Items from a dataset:
-*-*-

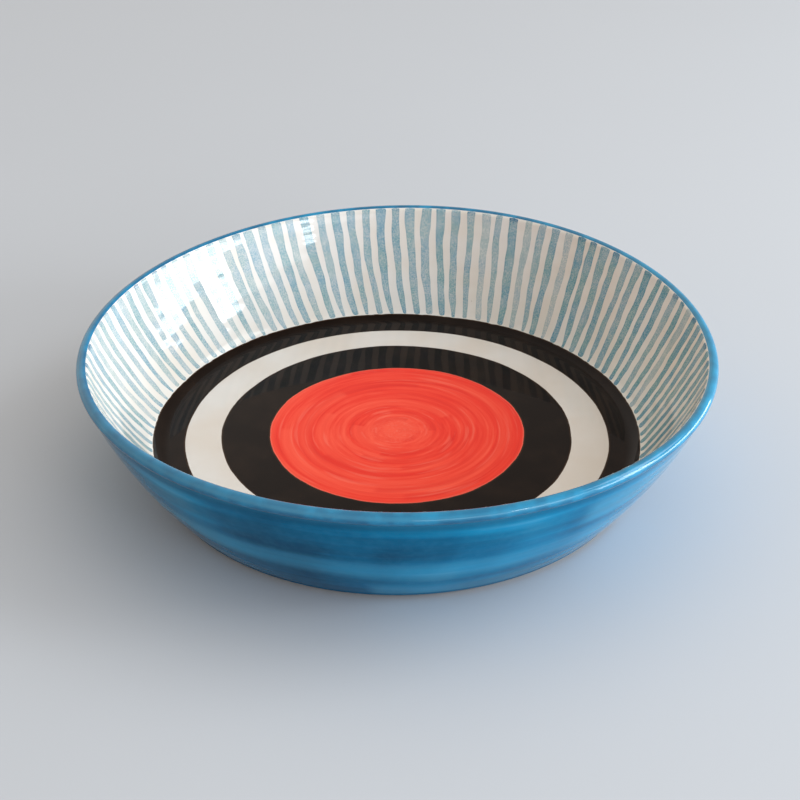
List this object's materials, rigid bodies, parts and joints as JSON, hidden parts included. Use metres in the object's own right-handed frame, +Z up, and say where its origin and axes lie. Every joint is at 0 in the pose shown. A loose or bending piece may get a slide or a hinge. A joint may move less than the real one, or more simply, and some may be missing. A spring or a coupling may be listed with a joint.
{
  "type": "soup plate",
  "caption": "Round deep plate with a bowed wall, rolled lip and low foot ring, a floor painted in rings and brushed stripes round the inside.",
  "frame": {"origin": "centre of the foot's resting plane", "axes": "+Z up along the axis that the plate was turned on; -Y towards the viewer of the picture and +X to their right"},
  "size_m": [0.2214, 0.2214, 0.0492],
  "materials": {
    "clay_body": "bare fired stoneware, fine sandy matt",
    "outside_blue": "gloss blue glaze brushed on in broad level streaks",
    "underside_blue": "gloss blue glaze, thinner and more even",
    "lip_blue": "gloss blue band over the rolled lip",
    "wall_white": "gloss off-white glaze",
    "stripe_blue": "pale blue brush strokes, pooled and grainy, under gloss",
    "ring_black": "deep gloss brown-black",
    "ring_cream": "gloss cream",
    "centre_red": "gloss orange-red with the brush's turns in it"
  },
  "bodies": {
    "root": {"clay_body": "clay_body", "outside_glaze": "outside_blue", "underside_glaze": "underside_blue", "lip_glaze": "lip_blue", "wall_glaze": "wall_white", "wall_stripes": "stripe_blue", "outer_black_ring": "ring_black", "cream_ring": "ring_cream", "inner_black_ring": "ring_black", "red_centre": "centre_red"}
  },
  "joints": []
}
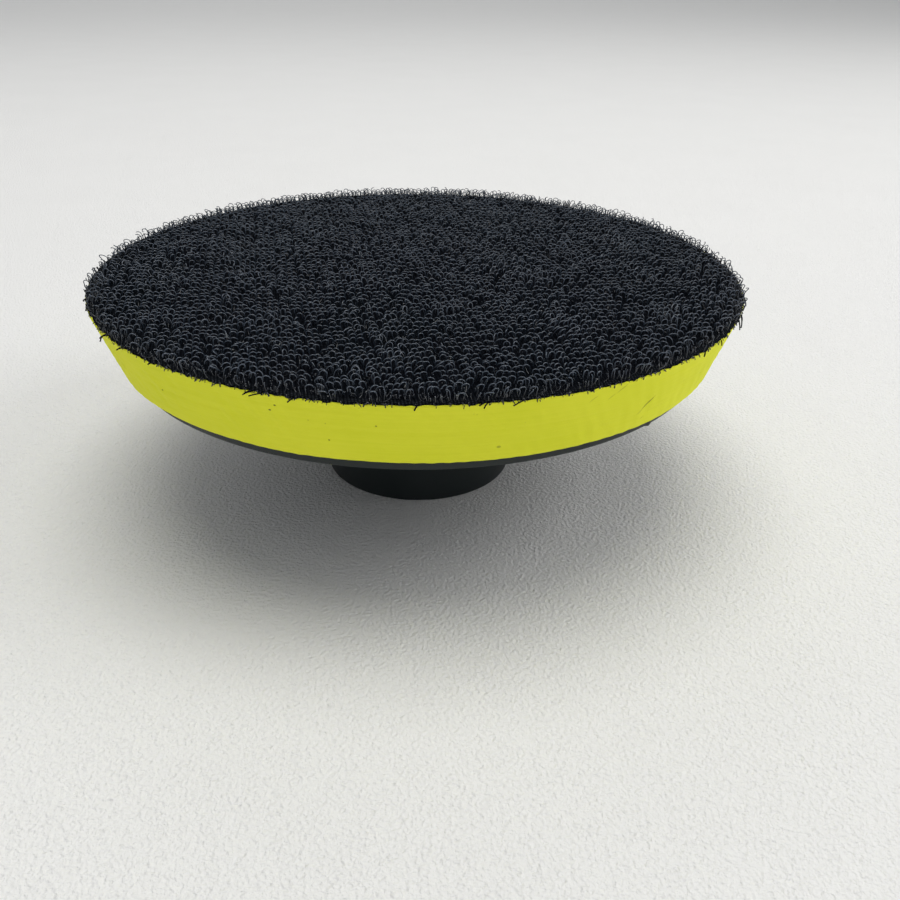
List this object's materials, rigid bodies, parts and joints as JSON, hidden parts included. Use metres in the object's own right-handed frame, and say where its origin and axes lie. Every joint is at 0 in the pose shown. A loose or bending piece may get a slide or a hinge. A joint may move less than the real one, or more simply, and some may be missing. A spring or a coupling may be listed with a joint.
{
  "type": "polisher backing pad",
  "caption": "Round hook-and-loop backing pad: tapered foam disc with a hook face on a rigid ribbed plate, whose hub has a threaded steel insert for the spindle.",
  "frame": {"origin": "centre of the hub's end face, which is the pad's lowest face as it stands", "axes": "+Z along the spindle axis, from the hub's end towards the hook face"},
  "size_m": [0.125, 0.125, 0.0442],
  "materials": {
    "black_plastic": "moulded black glass-filled nylon, satin",
    "steel": "turned and threaded steel",
    "yellow_foam": "cut closed-cell polyurethane foam, matt",
    "web_nylon": "woven black nylon tape",
    "hook_nylon": "black nylon monofilament hooks, glossy"
  },
  "bodies": {
    "root": {"backing_plate": "black_plastic", "threaded_insert": "steel", "foam_pad": "yellow_foam", "hook_web": "web_nylon", "hook_pile": "hook_nylon"}
  },
  "joints": []
}
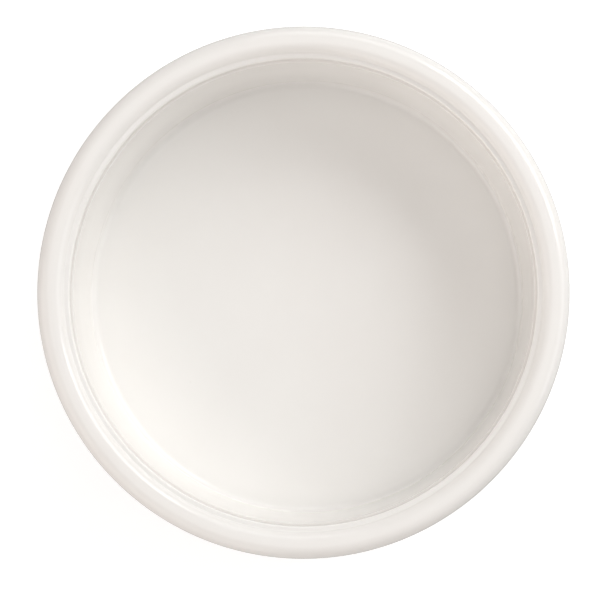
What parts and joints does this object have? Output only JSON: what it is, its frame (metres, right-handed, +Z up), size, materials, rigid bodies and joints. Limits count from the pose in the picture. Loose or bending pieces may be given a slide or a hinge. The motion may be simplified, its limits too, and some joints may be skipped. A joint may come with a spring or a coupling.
{
  "type": "evaporating dish",
  "caption": "Round flat-bottomed evaporating dish in glazed porcelain, with a thick rolled rim, a fine crease under it, steep walls and a low foot ring.",
  "frame": {"origin": "middle of the foot ring's lower face, on the surface that the dish stands on", "axes": "+Z up along the dish's axis; the dish is round, so X and Y are any two level directions"},
  "size_m": [0.08, 0.08, 0.024],
  "materials": {
    "bare_porcelain": "fired, unglazed and matt",
    "white_glaze": "glossy warm white glaze"
  },
  "bodies": {
    "root": {"porcelain_body": "bare_porcelain", "glaze_coat": "white_glaze"}
  },
  "joints": []
}
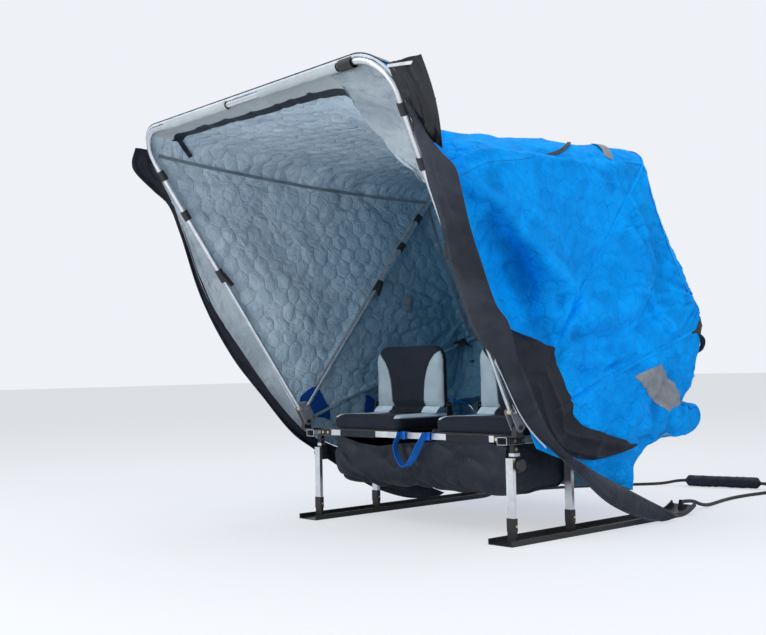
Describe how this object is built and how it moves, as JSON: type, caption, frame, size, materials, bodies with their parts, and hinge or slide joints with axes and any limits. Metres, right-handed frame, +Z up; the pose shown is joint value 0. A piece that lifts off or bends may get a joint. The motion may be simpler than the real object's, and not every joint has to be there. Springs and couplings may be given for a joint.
{
  "type": "ice fishing hut",
  "caption": "Flip-over ice fishing hut with a padded bench on legs and skis and a quilted canopy on folding bows, caught part way open.",
  "frame": {"origin": "on the floor, at the middle of the hut's footprint", "axes": "+X to the side of the hub at the viewer's right, +Y to the tow end at the rear, +Z up; the opening faces -Y"},
  "size_m": [1.8908, 2.9943, 1.7152],
  "materials": {
    "ski_plastic": "black moulded runner",
    "black_plastic": "black moulded plastic",
    "bare_aluminium": "mill-finish extrusion",
    "pole_aluminium": "satin drawn tube",
    "black_steel": "black powder coat",
    "grey_plate": "grey powder coat",
    "zinc_bolt": "yellow zinc plate",
    "lining_cloth": "light grey lining",
    "shell_cloth": "bright blue quilted shell, light grey quilted lining inside",
    "skirt_cloth": "charcoal coated cloth",
    "sling_cloth": "black coated cloth",
    "blue_webbing": "bright blue webbing",
    "black_webbing": "black webbing and padded cloth",
    "seat_cloth": "black and light grey padded cloth"
  },
  "bodies": {
    "chassis": {"skis": "ski_plastic", "foot_caps": "black_plastic", "leg_tubes": "bare_aluminium", "leg_posts": "black_steel", "leg_knobs": "black_plastic", "side_arms": "bare_aluminium", "cross_rails": "bare_aluminium", "corner_plates": "black_steel", "frame_bolts": "zinc_bolt", "post_clips": "bare_aluminium", "pivot_brackets": "black_steel", "left_lower_side": "shell_cloth", "right_lower_side": "shell_cloth", "rear_wall": "shell_cloth", "side_skirts": "skirt_cloth", "seat_boards": "black_plastic", "left_seat_cushion": "seat_cloth", "right_seat_cushion": "seat_cloth", "hinge_ears": "black_steel", "cargo_sling": "sling_cloth", "rail_wraps": "sling_cloth", "pull_strap": "blue_webbing", "tow_strap": "black_webbing", "tow_pad": "black_webbing"},
    "canopy": {"hub_plates": "grey_plate", "bow_bolts": "zinc_bolt", "front_bow_poles": "pole_aluminium", "middle_bow_poles": "pole_aluminium", "rear_bow_poles": "pole_aluminium", "front_bow": "pole_aluminium", "middle_bow": "pole_aluminium", "rear_bow": "pole_aluminium", "cam_locks": "black_plastic", "bow_clips": "black_plastic", "bar_sleeve": "lining_cloth", "left_wall": "shell_cloth", "right_wall": "shell_cloth", "front_roof": "shell_cloth", "rear_roof": "shell_cloth", "front_skirt": "skirt_cloth", "top_skirt": "skirt_cloth"},
    "left_back": {"left_seat_back": "seat_cloth", "left_hinge_pins": "zinc_bolt"},
    "right_back": {"right_seat_back": "seat_cloth", "right_hinge_pins": "zinc_bolt"}
  },
  "joints": [
    {"name": "canopy_flip", "type": "hinge", "parent": "chassis", "child": "canopy", "pos_m": [0, -0.241, 0.438], "axis": [1, 0, 0], "range_deg": [-18, 66], "deforming": ["left_lower_side", "right_lower_side", "rear_wall"]},
    {"name": "left_back_fold", "type": "hinge", "parent": "chassis", "child": "left_back", "pos_m": [-0.272, 0.082, 0.5055], "axis": [1, 0, 0], "range_deg": [-8, 85]},
    {"name": "right_back_fold", "type": "hinge", "parent": "chassis", "child": "right_back", "pos_m": [0.382, 0.082, 0.5055], "axis": [1, 0, 0], "range_deg": [-8, 85]}
  ]
}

-*-*-

Problem statement:
Repeat each record exactly, leaving nothing out.

Expected answer:
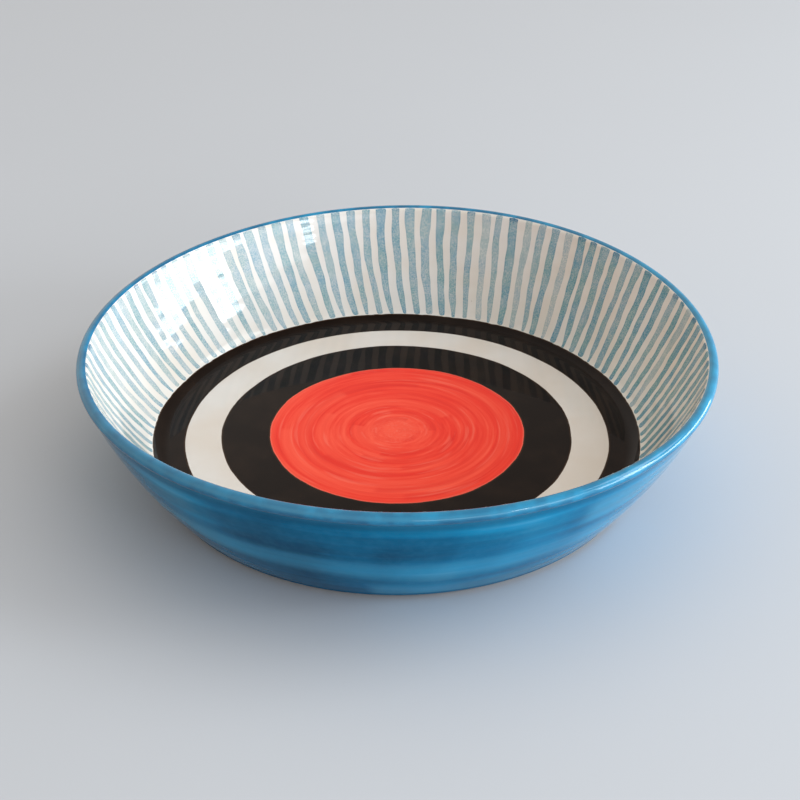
List this object's materials, rigid bodies, parts and joints as JSON, hidden parts included. Use metres in the object's own right-handed frame, +Z up, and say where its origin and axes lie. Every joint is at 0 in the pose shown. A loose or bending piece may get a slide or a hinge. A joint may move less than the real one, or more simply, and some may be missing. A spring or a coupling may be listed with a joint.
{
  "type": "soup plate",
  "caption": "Round deep plate with a bowed wall, rolled lip and low foot ring, a floor painted in rings and brushed stripes round the inside.",
  "frame": {"origin": "centre of the foot's resting plane", "axes": "+Z up along the axis that the plate was turned on; -Y towards the viewer of the picture and +X to their right"},
  "size_m": [0.2214, 0.2214, 0.0492],
  "materials": {
    "clay_body": "bare fired stoneware, fine sandy matt",
    "outside_blue": "gloss blue glaze brushed on in broad level streaks",
    "underside_blue": "gloss blue glaze, thinner and more even",
    "lip_blue": "gloss blue band over the rolled lip",
    "wall_white": "gloss off-white glaze",
    "stripe_blue": "pale blue brush strokes, pooled and grainy, under gloss",
    "ring_black": "deep gloss brown-black",
    "ring_cream": "gloss cream",
    "centre_red": "gloss orange-red with the brush's turns in it"
  },
  "bodies": {
    "root": {"clay_body": "clay_body", "outside_glaze": "outside_blue", "underside_glaze": "underside_blue", "lip_glaze": "lip_blue", "wall_glaze": "wall_white", "wall_stripes": "stripe_blue", "outer_black_ring": "ring_black", "cream_ring": "ring_cream", "inner_black_ring": "ring_black", "red_centre": "centre_red"}
  },
  "joints": []
}
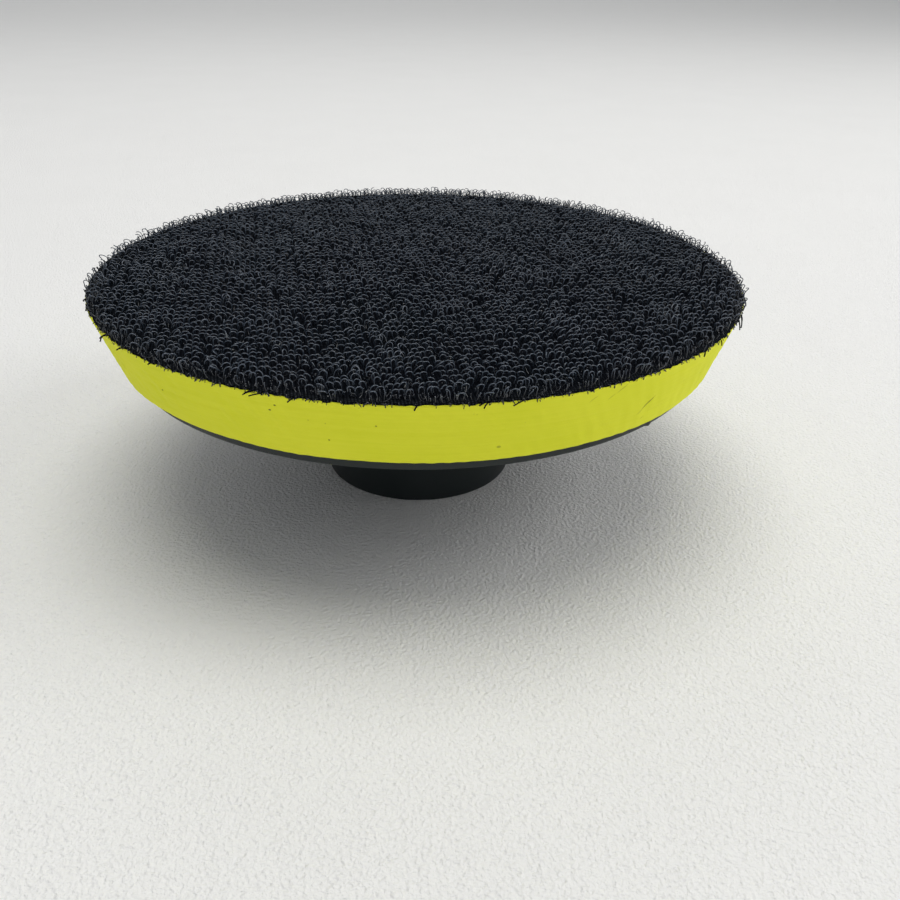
List this object's materials, rigid bodies, parts and joints as JSON, hidden parts included. Use metres in the object's own right-handed frame, and say where its origin and axes lie. Every joint is at 0 in the pose shown. A loose or bending piece may get a slide or a hinge. A joint may move less than the real one, or more simply, and some may be missing. A spring or a coupling may be listed with a joint.
{
  "type": "polisher backing pad",
  "caption": "Round hook-and-loop backing pad: tapered foam disc with a hook face on a rigid ribbed plate, whose hub has a threaded steel insert for the spindle.",
  "frame": {"origin": "centre of the hub's end face, which is the pad's lowest face as it stands", "axes": "+Z along the spindle axis, from the hub's end towards the hook face"},
  "size_m": [0.125, 0.125, 0.0442],
  "materials": {
    "black_plastic": "moulded black glass-filled nylon, satin",
    "steel": "turned and threaded steel",
    "yellow_foam": "cut closed-cell polyurethane foam, matt",
    "web_nylon": "woven black nylon tape",
    "hook_nylon": "black nylon monofilament hooks, glossy"
  },
  "bodies": {
    "root": {"backing_plate": "black_plastic", "threaded_insert": "steel", "foam_pad": "yellow_foam", "hook_web": "web_nylon", "hook_pile": "hook_nylon"}
  },
  "joints": []
}
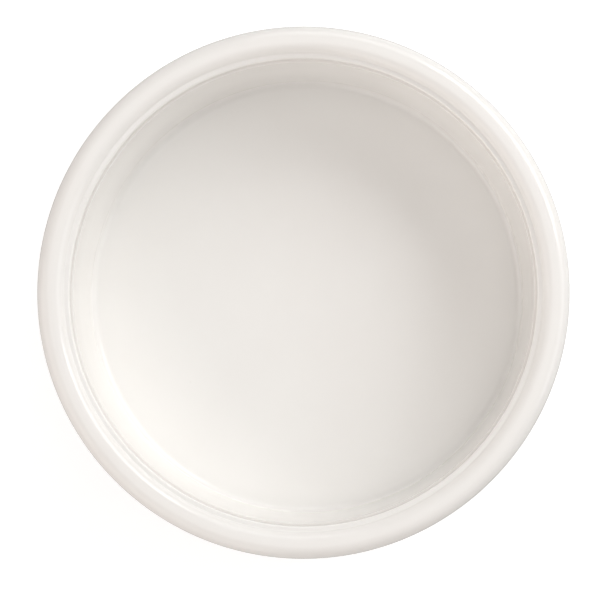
What parts and joints does this object have? Output only JSON: what it is, its frame (metres, right-handed, +Z up), size, materials, rigid bodies and joints. Limits count from the pose in the picture. Loose or bending pieces may be given a slide or a hinge. The motion may be simplified, its limits too, and some joints may be skipped. A joint may come with a spring or a coupling.
{
  "type": "evaporating dish",
  "caption": "Round flat-bottomed evaporating dish in glazed porcelain, with a thick rolled rim, a fine crease under it, steep walls and a low foot ring.",
  "frame": {"origin": "middle of the foot ring's lower face, on the surface that the dish stands on", "axes": "+Z up along the dish's axis; the dish is round, so X and Y are any two level directions"},
  "size_m": [0.08, 0.08, 0.024],
  "materials": {
    "bare_porcelain": "fired, unglazed and matt",
    "white_glaze": "glossy warm white glaze"
  },
  "bodies": {
    "root": {"porcelain_body": "bare_porcelain", "glaze_coat": "white_glaze"}
  },
  "joints": []
}
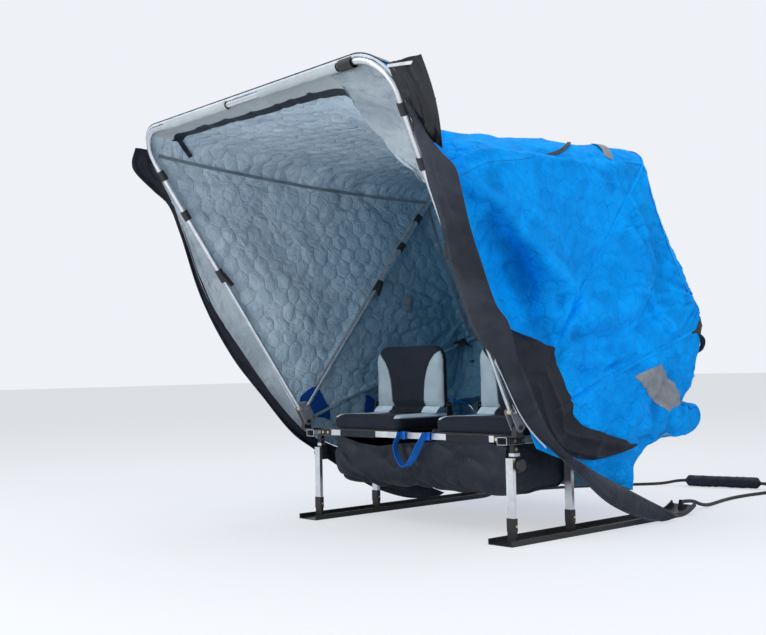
Describe how this object is built and how it moves, as JSON: type, caption, frame, size, materials, bodies with their parts, and hinge or slide joints with axes and any limits. Metres, right-handed frame, +Z up; the pose shown is joint value 0. A piece that lifts off or bends may get a joint. The motion may be simpler than the real object's, and not every joint has to be there. Springs and couplings may be given for a joint.
{
  "type": "ice fishing hut",
  "caption": "Flip-over ice fishing hut with a padded bench on legs and skis and a quilted canopy on folding bows, caught part way open.",
  "frame": {"origin": "on the floor, at the middle of the hut's footprint", "axes": "+X to the side of the hub at the viewer's right, +Y to the tow end at the rear, +Z up; the opening faces -Y"},
  "size_m": [1.8908, 2.9943, 1.7152],
  "materials": {
    "ski_plastic": "black moulded runner",
    "black_plastic": "black moulded plastic",
    "bare_aluminium": "mill-finish extrusion",
    "pole_aluminium": "satin drawn tube",
    "black_steel": "black powder coat",
    "grey_plate": "grey powder coat",
    "zinc_bolt": "yellow zinc plate",
    "lining_cloth": "light grey lining",
    "shell_cloth": "bright blue quilted shell, light grey quilted lining inside",
    "skirt_cloth": "charcoal coated cloth",
    "sling_cloth": "black coated cloth",
    "blue_webbing": "bright blue webbing",
    "black_webbing": "black webbing and padded cloth",
    "seat_cloth": "black and light grey padded cloth"
  },
  "bodies": {
    "chassis": {"skis": "ski_plastic", "foot_caps": "black_plastic", "leg_tubes": "bare_aluminium", "leg_posts": "black_steel", "leg_knobs": "black_plastic", "side_arms": "bare_aluminium", "cross_rails": "bare_aluminium", "corner_plates": "black_steel", "frame_bolts": "zinc_bolt", "post_clips": "bare_aluminium", "pivot_brackets": "black_steel", "left_lower_side": "shell_cloth", "right_lower_side": "shell_cloth", "rear_wall": "shell_cloth", "side_skirts": "skirt_cloth", "seat_boards": "black_plastic", "left_seat_cushion": "seat_cloth", "right_seat_cushion": "seat_cloth", "hinge_ears": "black_steel", "cargo_sling": "sling_cloth", "rail_wraps": "sling_cloth", "pull_strap": "blue_webbing", "tow_strap": "black_webbing", "tow_pad": "black_webbing"},
    "canopy": {"hub_plates": "grey_plate", "bow_bolts": "zinc_bolt", "front_bow_poles": "pole_aluminium", "middle_bow_poles": "pole_aluminium", "rear_bow_poles": "pole_aluminium", "front_bow": "pole_aluminium", "middle_bow": "pole_aluminium", "rear_bow": "pole_aluminium", "cam_locks": "black_plastic", "bow_clips": "black_plastic", "bar_sleeve": "lining_cloth", "left_wall": "shell_cloth", "right_wall": "shell_cloth", "front_roof": "shell_cloth", "rear_roof": "shell_cloth", "front_skirt": "skirt_cloth", "top_skirt": "skirt_cloth"},
    "left_back": {"left_seat_back": "seat_cloth", "left_hinge_pins": "zinc_bolt"},
    "right_back": {"right_seat_back": "seat_cloth", "right_hinge_pins": "zinc_bolt"}
  },
  "joints": [
    {"name": "canopy_flip", "type": "hinge", "parent": "chassis", "child": "canopy", "pos_m": [0, -0.241, 0.438], "axis": [1, 0, 0], "range_deg": [-18, 66], "deforming": ["left_lower_side", "right_lower_side", "rear_wall"]},
    {"name": "left_back_fold", "type": "hinge", "parent": "chassis", "child": "left_back", "pos_m": [-0.272, 0.082, 0.5055], "axis": [1, 0, 0], "range_deg": [-8, 85]},
    {"name": "right_back_fold", "type": "hinge", "parent": "chassis", "child": "right_back", "pos_m": [0.382, 0.082, 0.5055], "axis": [1, 0, 0], "range_deg": [-8, 85]}
  ]
}